I argue that debt swaps are a spatiotemporal transformation of debt by way of which powerful elites monetize the environment and socialize the costs. The Dominican Republic’s case shows that debt-for-nature swaps distort access to the environment by creating exclusive rights for some and scarcity for many.
Having investigated the country’s swap from 1990, I expose how financial debt is transformed into material debt (both physical and vital). First, debt—not all, but some—is outsourced under the disguise of conservation. I.e., parts went off the books of the state, creating (de jure) environmental assets for—in this case—Dominican elites and reducing (de facto) the subsistence of residents.
Second, over time, the conservationists extract gains from the environment, paid for by its residents as they cope with exclusion, displacement, and degraded ecosystems possibly for a lifetime. I.e., the Dominican elites now also have (de facto) an environmental liability, a loan which they (de jure) never have to repay. This is how costs are socialized, the environment monetized. This I call “shapeshifting”. These are the injustices from swapping debt for nature.

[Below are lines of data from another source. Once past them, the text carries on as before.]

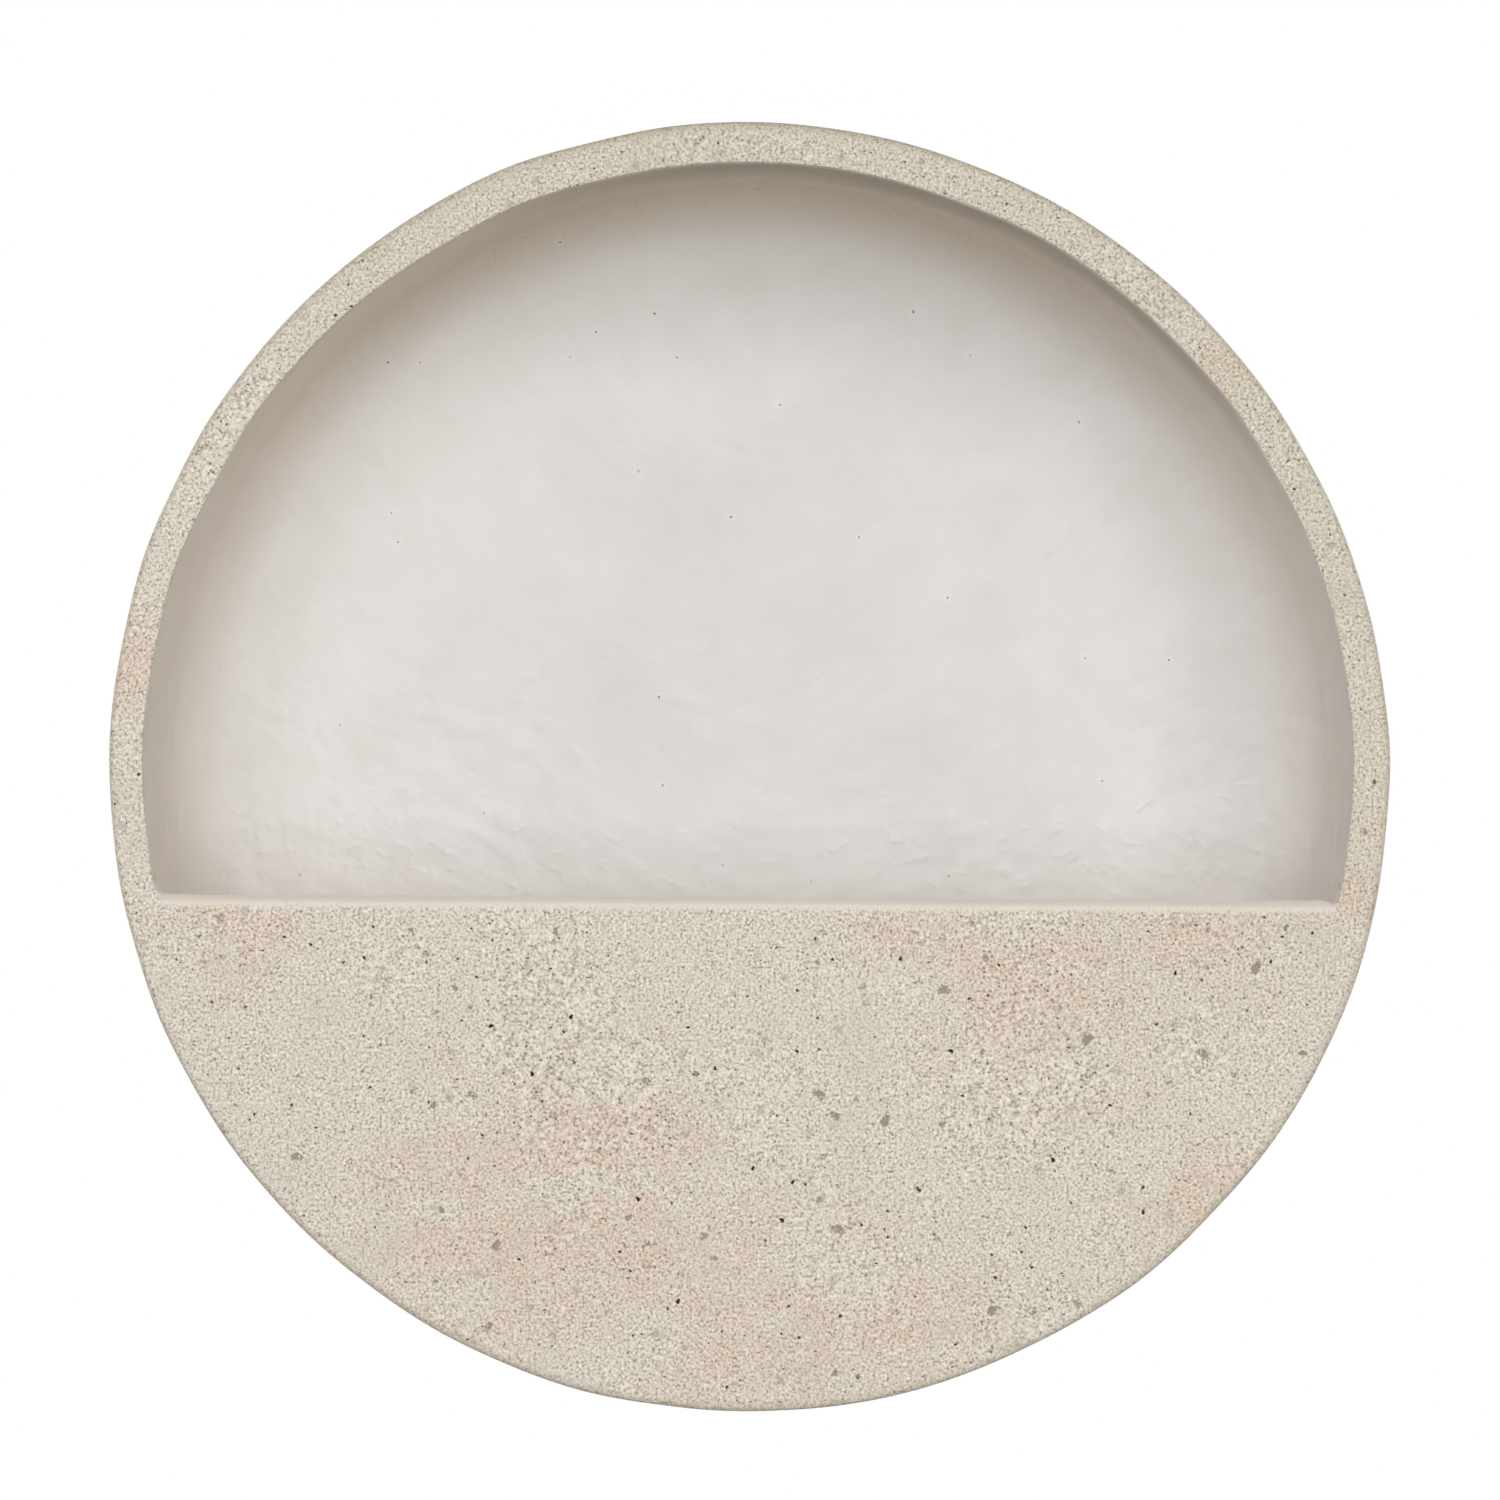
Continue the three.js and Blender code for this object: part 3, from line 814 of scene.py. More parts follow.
# The clearest pinholes, as pixels of the photograph.
PINHOLES_PX = ((391, 513), (398, 542), (659, 697), (731, 517), (859, 537), (1079, 422), (1085, 658))
PINHOLES_PX += ((1169, 660), (1102, 781), (560, 241), (457, 260), (570, 357), (780, 405), (596, 332))
PINHOLES_PX += ((340, 725), (300, 875))
LAP_FROM_COVE = 10.0  # the lap of two brush coats on the right, in front of the cove
LAP_HALF_WIDTH = 2.8
LAP_HEIGHT = 0.5
FIBRE_HEIGHT = 0.11
HALO_HEIGHT = 0.08
LINING_SPACING = 1.6
LINING_LOW_SPACING = 3.4
LOW_LINING_Z = -52  # below this nothing of the lining shows from the front
PINHOLE_COUNT = 34
STRAND_COUNT = 230
LOW_BAND_SHARE = 0.82  # fibres that sank to the band above the pocket wall


def lining_marks(rng, inner):
    """Loose fibres and pinholes of the brushed coat, on the hollow laid out flat."""

    def pinhole(middle):
        return Spot(middle, rng.uniform(0.2, 0.34), 0.35, rng.uniform(0.3, 0.9), rng.uniform(0, 6))

    def allowed(points):
        s = np.hypot(*points.T)
        return (points[:, 1] > -40) & (s < inner.wall + 50)

    pins = [pinhole(seen_at(pixel, inner.back_y)) for pixel in PINHOLES_PX]
    pins += scatter(rng, PINHOLE_COUNT, (-200, -40), (200, 200), allowed, pinhole)
    strands = []
    while len(strands) < STRAND_COUNT:
        low_band = rng.random() < LOW_BAND_SHARE
        x = rng.uniform(-135, 135)
        start = np.array([x, -34 + rng.gamma(2.0, 5.0) if low_band else rng.uniform(-38, 150)])
        crowded = 0.25 + 0.75 * step(20, 70, abs(x) + 0.4 * x)
        if allowed(start[None])[0] and rng.random() < crowded:
            heading = x / 140 + rng.normal(0, 0.6)
            length = min(0.7 + rng.gamma(1.6, 0.7), 4.5)
            strands.append(strand(start, length, heading, rng.normal(0, 0.2)))
    return strands, pins


LINING_EDGE_Z = PANEL_TOP_Z - MOUTH_ARRIS - SEAT_GAP  # the straight part of the lining's front edge
LINING_OUT_Y = HOLLOW_FRONT_Y + SEAT_GAP
LINING_IN_Y = LINING_OUT_Y + LINING_T


def lining_edge(radius):
    """Angles and y of the lining's front edge, from the right end of its straight part over the top."""
    low = math.asin(LINING_EDGE_Z / radius)
    high = math.asin(LIP_BOTTOM_Z / radius)
    side = np.linspace(low, high, 5)
    top = np.linspace(high, math.pi - high, RING_STEPS + 1)
    angles = np.concatenate([side, top, math.pi - side[::-1]])
    y = np.where(np.arange(len(angles)) % (len(angles) - 5) < 5, LINING_OUT_Y, LIP_Y)
    return angles, y


def straight_edge(radius, y):
    x = math.sqrt(radius**2 - LINING_EDGE_Z**2)
    return upright(line((-x, LINING_EDGE_Z), (x, LINING_EDGE_Z), CHORD_STEPS), y)


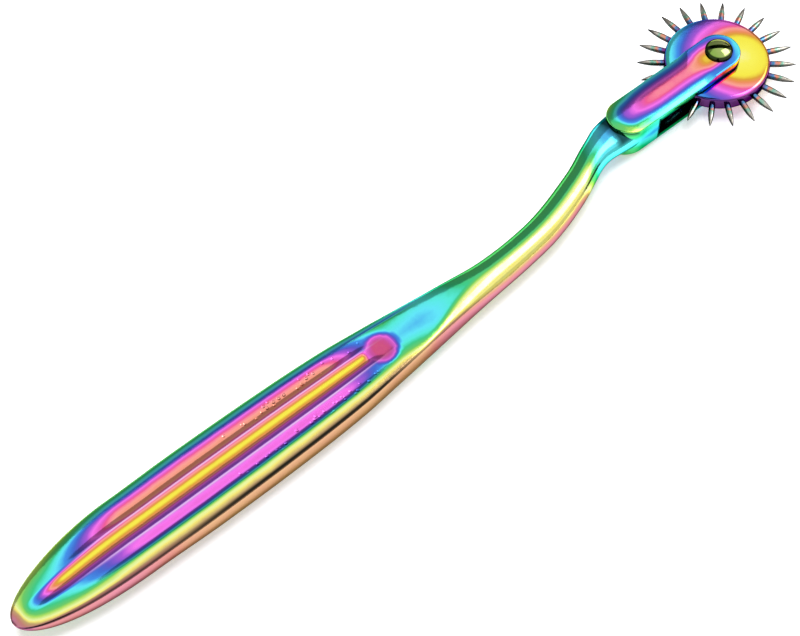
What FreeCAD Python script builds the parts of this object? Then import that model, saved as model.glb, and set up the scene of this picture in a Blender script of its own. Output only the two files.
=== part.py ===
import FreeCAD, Part
import math
import os

from FreeCAD import Vector

# Neurological pinwheel, in millimetres.
# The pivot axis is Z at X = Y = 0. Z = 0 is the flat underside of the fork, which the tool lies on.
# The handle runs along X, from its butt at the far -X end to the wheel, and is the same on both faces.

# Wheel
wheel_tip_diameter = 27.0
disc_diameter = 18.0
disc_rim_thickness = 2.0
disc_hub_thickness = 3.3
disc_hub_diameter = 6.4
disc_rim_chamfer = 0.2
disc_side_clearance = 0.15

# Spikes
spike_count = 22
spike_diameter = 1.05
spike_straight_length = 1.7
spike_socket_depth = 2.4
spike_socket_clearance = 0.01
spike_tip_diameter = 0.16

# Pivot screw
shank_diameter = 2.6
running_clearance = 0.05
tail_diameter = 2.0
thread_clearance = 0.01
head_diameter = 4.7
head_height = 1.2
head_edge_height = 0.3
driver_slot_width = 0.6
driver_slot_depth = 0.65
driver_slot_angle = -40.0

# Fork
fork_width = 7.4
arm_thickness = 1.6
fork_block_length = 7.7
wheel_end_clearance = 3.4
crown_drop = 0.55
crown_runout_radius = 8.0
pivot_seat_length = 4.0

# Neck
neck_side_offset = 8.3
neck_bend_radius = 76.0
fork_bend_radius = 20.0
neck_width_at_grip = 6.1
neck_thickness_at_grip = 5.45
neck_diameter = 5.0
neck_diameter_at_fork = 4.2
neck_root_overlap = 3.0
neck_squareness_at_fork = 2.2

# Grip
grip_length = 88.3
grip_width = 13.5
grip_thickness = 4.6
grip_squareness = 3.3
butt_length = 22.0
butt_width = 13.2
butt_thickness = 3.8

# Flutes and thumb dimple, alike on both faces
flute_depth = 0.5
centre_flute_start = 2.0
centre_flute_rise = 8.0
side_flute_start = 7.0
side_flute_rise = 16.0
side_flute_fade = 14.0
dimple_place_share = 0.795
dimple_radius = 3.8
dimple_depth = 1.05

# Spacing of the sections that the bar is lofted through, and the overrun shared by all cuts
butt_sections = 7
grip_section_step = 6.0
dimple_section_step = 1.3
neck_section_angle = 4.0
flute_points = 5
side_points = 5
overrun = 2.0
curve_tolerance = 1e-7

# Outline of the grip past the butt: shares of its length, of its width and of its thickness
grip_outline_shares = (
    (0.385, 1.0, 0.935),
    (0.566, 0.944, 1.0),
    (0.702, 0.852, 0.987),
    (0.795, 0.716, 0.99),
    (0.902, 0.575, 1.087),
)
# Outline of the neck on its long bend: shares of the bend's angle and of the neck's diameter, across and upright
neck_outline_shares = (
    (0.17, 1.09, 1.08),
    (0.36, 1.01, 1.07),
    (0.55, 0.97, 1.04),
    (0.8, 0.93, 0.95),
)
# Edges of the flutes: shares of the half width where the ridges and the outer edges stand
ridge_share = 0.27
outer_edge_share = 0.79
# First section of the butt, as a share of the step to the next: small enough to look closed
butt_tip_share = 0.08

# Worked out from the sizes above
tip_radius = wheel_tip_diameter / 2
disc_radius = disc_diameter / 2
fork_slot_width = disc_hub_thickness + 2 * disc_side_clearance
fork_thickness = fork_slot_width + 2 * arm_thickness
middle_height = fork_thickness / 2
slot_end_x = -(tip_radius + wheel_end_clearance)
fork_root_x = slot_end_x - fork_block_length
bend_angle = math.acos(1 - neck_side_offset / (neck_bend_radius + fork_bend_radius))
bend_end_x = fork_root_x + fork_width / 2 - neck_root_overlap
bend_middle_x = bend_end_x - fork_bend_radius * math.sin(bend_angle)
bend_start_x = bend_middle_x - neck_bend_radius * math.sin(bend_angle)
butt_x = bend_start_x - grip_length
dimple_from_butt = grip_length * dimple_place_share
axis_y = -neck_side_offset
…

The case also lays out the relations and motives of the discursive, economic, and institutional powers involved. It confirms that these contain the “international political-economic status quo”; “marginalize countries and movements that insist on pursuing subversive interpretations of” sustainable development; and aim to “socialize environmental costs globally” (McAfee, 1999, p.3/136).
Conservation in the DR has been a contested issue before and after the swap. The fault lines evolved between national elites, transnational conservationists—both similar in their approach, and environmental movements. Further conservation from the debt program itself ended as resistance rose, and clientelist support waned.
This is important given the resurgence of swaps. What has changed between then and now is mainly that the environment and development discourse has centred on the climate (Hulme, 2011). Debt-for-climate swaps may as well fuel environmental injustices.